Given request
The data below must be copied in full and without any change.
- - - - - - -
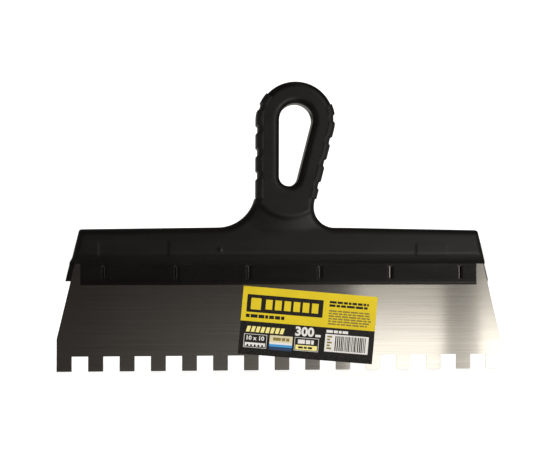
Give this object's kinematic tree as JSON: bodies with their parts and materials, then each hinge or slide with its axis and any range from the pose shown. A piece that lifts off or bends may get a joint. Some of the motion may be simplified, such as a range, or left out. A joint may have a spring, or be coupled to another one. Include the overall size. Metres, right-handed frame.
{
  "type": "notched trowel",
  "caption": "Notched trowel: a thin steel blade with square teeth along its edge, held in a plastic bar with a closed loop handle, for spreading and combing adhesive.",
  "frame": {"origin": "middle of the line of tooth tips, on the mid-plane of the blade", "axes": "+X along the blade towards the side the handle leans to, -Y towards the labelled front, +Z from the tooth tips to the handle"},
  "size_m": [0.3, 0.018, 0.194],
  "materials": {
    "steel": "brushed along the blade",
    "plastic": "satin moulded black",
    "grip_rubber": "matte soft black",
    "label": "printed yellow and black"
  },
  "bodies": {
    "root": {"notched_blade": "steel", "handle_moulding": "plastic", "grip_pad_left": "grip_rubber", "grip_pad_right": "grip_rubber", "size_label": "label"}
  },
  "joints": []
}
- - - - - - -
Complete response
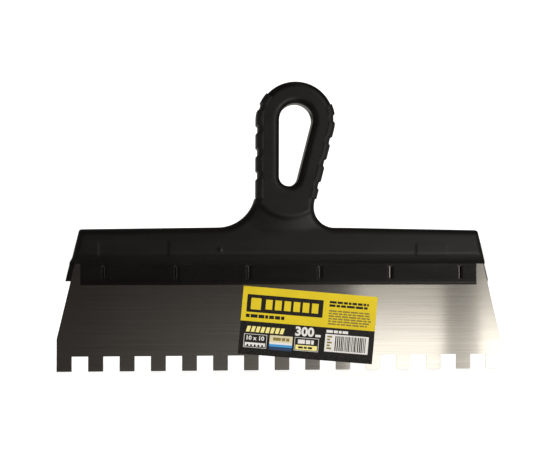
Give this object's kinematic tree as JSON: bodies with their parts and materials, then each hinge or slide with its axis and any range from the pose shown. A piece that lifts off or bends may get a joint. Some of the motion may be simplified, such as a range, or left out. A joint may have a spring, or be coupled to another one. Include the overall size. Metres, right-handed frame.
{
  "type": "notched trowel",
  "caption": "Notched trowel: a thin steel blade with square teeth along its edge, held in a plastic bar with a closed loop handle, for spreading and combing adhesive.",
  "frame": {"origin": "middle of the line of tooth tips, on the mid-plane of the blade", "axes": "+X along the blade towards the side the handle leans to, -Y towards the labelled front, +Z from the tooth tips to the handle"},
  "size_m": [0.3, 0.018, 0.194],
  "materials": {
    "steel": "brushed along the blade",
    "plastic": "satin moulded black",
    "grip_rubber": "matte soft black",
    "label": "printed yellow and black"
  },
  "bodies": {
    "root": {"notched_blade": "steel", "handle_moulding": "plastic", "grip_pad_left": "grip_rubber", "grip_pad_right": "grip_rubber", "size_label": "label"}
  },
  "joints": []
}